I can blame the journey to western Nebraska not only on nature, but also on the wonderful "Lonesome Dove," Larry McMurtry's beloved and prizewinning novel and later CBS miniseries that depicted a cattle drive from Texas to Montana, which takes the motley crew of cowboys through Nebraska. When the cowboy character of Augustus "Gus" McCrae, played by Robert Duvall, tells Lorena, played by Diane Lane, that he's "bound for Ogallala, honey," my interest was piqued. I picked up a map and found that Ogallala actually exists.

And that's how I found myself in Nebrasky, in Gus-speak. For a few days this past summer, we drove hundreds of miles across the western fringes of Nebraska, from Sidney and Ogallala in the south to Alliance, Scottsbluff and Gering in its middle, to Crawford and Fort Robinson State Park in the north. The roads are gloriously empty, with no such thing as rush hour, unless you count the herds of deer and antelope playing in the open fields.

It is here that the heartland meets the wild, wild West under clouds floating like flower petals in big, bright cerulean skies. On the drive to Ogallala from Sidney, where we had first stayed overnight, my mind conjures images of the great herds of cattle driven up from Texas as they feasted on the sweet prairie grass. Ogallala is a town of fewer than 5,000 residents whose cowboy roots are still strong with plenty of cattle ranchers and farmers. In Ogallala proper, we visit the Petrified Wood Gallery with its collection of petrified wood art, then take time to climb the steps to Boot Hill, a flower-strewn cemetery that was quite literally the end of the trail for cowboys and pioneers who first settled the town where the fictional Clara lived.

The South Platte River, framed by willowy cottonwoods, meanders through Ogallala from Colorado and Wyoming eastward toward the Missouri River. Not far from Ogallala, we pass a jigsaw puzzle of low green knolls, stopping at Windlass Hill at Ash Hollow State Historical Park, notched in part by fragrant valleys smothered with wild roses, currants and chokeberries. The Oregon Trail crosses here, the deep trenches of wagon ruts of long ago still visible. Looking westward toward the Rockies and across the seemingly endless landscape, I thought how brave those early pioneers were to cross these beautiful valleys toward an uncertain future.

Historic sites abound

While the primary goal of our journey was to bask in the beauty of Nebraska's great outdoors, our road trip revealed a plethora of historic and natural treasures. One of those places is Chimney Rock Historic Site near Bayard. This needlelike rock juts into the sky, the product of erosion from wind, rain and snow. One of the landmarks along the Oregon Trail, it looks like a cross between a towering chimney, obelisk and pyramid, and is visible for miles.
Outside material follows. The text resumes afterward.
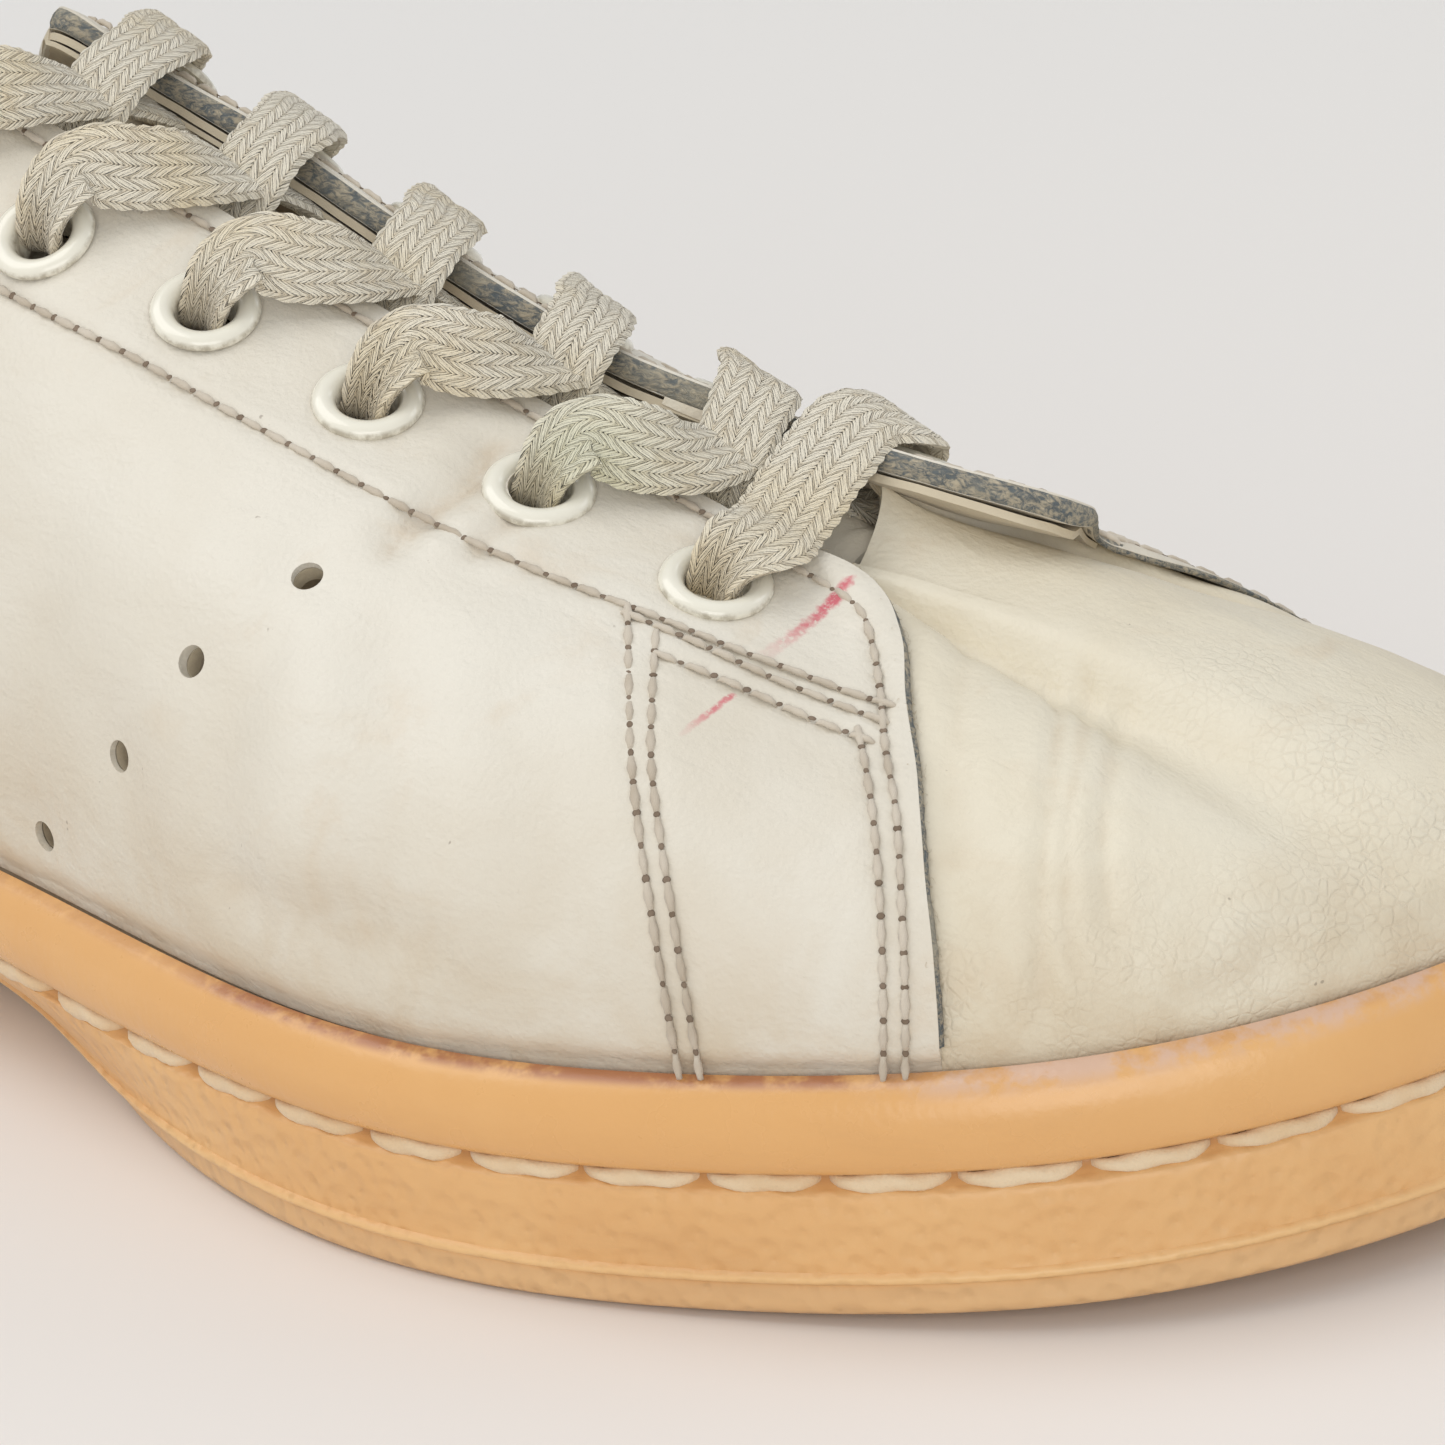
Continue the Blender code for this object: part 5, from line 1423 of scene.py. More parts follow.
def tongue_rows():
    """Rows of points and normals of the tongue's face, toe end first, as its solid has them."""
    distances = np.array((1.0, 0.62, 0.25))
    sink = LINING_FACE - TONGUE_ROOM
    rows = []
    normals = []
    for i in range(EYELET_PAIRS):
        half = TONGUE_HALF + (TONGUE_TOP_HALF - TONGUE_HALF) * i / (EYELET_PAIRS - 1)
        shares = [facing_share(eyelet_place(i), side, EYELET_INSET) for side in (-1, 1)]
        outer = [facing_point(shares[0], -1, half * d, sink) for d in distances]
        inner = [facing_point(shares[1], 1, half * d, sink) for d in distances[::-1]]
        middle = ((outer[-1][0] + inner[0][0]) / 2, (outer[-1][1] + inner[0][1]) / 2)
        row = outer + [middle] + inner
        rows.append(np.array([spot for spot, _ in row]))
        normals.append(np.array([way for _, way in row]))
    top_way = rows[-1] - rows[-2]
    top_way = unit(top_way)
    last = rows[-1]
    way_out = normals[-1]
    aside = np.linspace(-1, 1, len(last))
    for share in (0.4, 0.75, 1.0):
        narrow = (last[3] - last) * np.array([0.0, TONGUE_TAPER * share, 0.0])
        rise = TONGUE_LIFT * share ** 2 - TONGUE_SAG * math.sqrt(share) * aside ** 2
        rows.append(last + top_way * TONGUE_REACH * share + way_out * rise[:, None] + narrow)
        normals.append(way_out)
    toe_way = rows[0] - rows[1]
    toe_way = unit(toe_way)
    rows.insert(0, rows[0] + toe_way * TONGUE_TOE_END)
    normals.insert(0, normals[0])
    normals = np.array([unit(way) for way in normals])
    return np.array(rows), normals


def tongue_at(along, across, proud):
    """A point of the tongue's face: along 0 toe end to 1 top, across -1 outer to 1 inner."""
    rows, normals = TONGUE_FACE
    knots = np.linspace(0, 1, rows.shape[0])
    side_knots = np.linspace(-1, 1, rows.shape[1])
    spots = []
    for source in (rows, normals):
        lines = smooth_run(knots, source.reshape(len(knots), -1), along).reshape(len(along), rows.shape[1], 3)
        grid = smooth_run(side_knots, lines.transpose(1, 0, 2).reshape(rows.shape[1], -1), across)
        spots.append(grid.reshape(len(across), len(along), 3).transpose(1, 0, 2))
    return spots[0] + spots[1] * np.asarray(proud)[..., None], spots[1]


def make_tongue(material):
    """The padded tongue: soft crown between its sewn edges, top edge rounded."""
    along = np.linspace(0, 1, 110)
    across = np.linspace(-1, 1, 60)
    edge = np.minimum(1 - np.abs(across)[None, :], np.minimum(along, (1 - along) * 1.6)[:, None] * 2.2)
    puff = np.sqrt(np.clip(edge / 0.22, 0, 1))
    channel = np.exp(-((edge - 0.10) / 0.022) ** 2)
    face, _ = tongue_at(along, across, -0.0009 + 0.0008 * puff - 0.0006 * channel)
    ripple = 0.0003 * soft_noise(face.reshape(-1, 3), 0.012).reshape(edge.shape)
    face, _ = tongue_at(along, across, -0.0011 + 0.0009 * puff - 0.0006 * channel + ripple)
    back, _ = tongue_at(along, across, -TONGUE_THICKNESS + 0.0008 * (1 - puff))
    tongue = sheet_mesh("tongue_pad", face.reshape(-1, 3), back.reshape(-1, 3), edge.shape, material)
    set_value(tongue, "pebble", np.full(len(tongue.data.vertices), 0.3))
    return tongue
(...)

Other well-known rock formations created by erosion are Courthouse and Jail Rocks near Bridgeport, named for buildings they resemble.

There's no shortage of roadside wonders in this part of Nebraska.

Our van puttered across the Great Plains, which are essentially the remnants of ancient oceans. We stopped at Scott's Bluff National Monument, sometimes called Nebraska's Rock of Gibraltar. At the visitors center at the base of the bluff, we learn that Scott's Bluff is yet another landmark on the Oregon Trail and was once a stop for the Pony Express.

We then drove to the top of the bluff — named for Hiram Scott, a fur trader and trapper who died nearby in the early 1830s — where the untamed wind tears across the plains. But even the crazy wind couldn't detract from the impressive 360-degree views of the tapestry of Nebraska's primordial plains, where dinosaurs and massive herds of bison once roamed.

Yet another surprise of western Nebraska is how quickly the topography changes with every turn of the road. Particularly in the state's northwestern corner near the Agate Fossil Beds, the terrain looks much like the rolling desert-like hills of Tanzania's Serengeti. Toadstool Geologic Park, also in the northwest, has all the hallmarks of a moonscape with its haunting rock formations.

Parts of 22,000-acre Fort Robinson State Park, which an Omaha friend called the jewel of her home state, is covered with thick forest. In the park, we went on a Nebraska-style safari, taking a four-wheel-drive adventure over steep, rocky dirt roads looking for, and finding, skittish bighorn sheep.

With all the remoteness of our long drives, we had little or no Internet or cellphone service, which makes this part of Nebraska an excellent place to relearn how to read a real paper map, make good use of your sense of adventure, and better yet just get off the grid for a while. But beware the buffalo and don't wear red.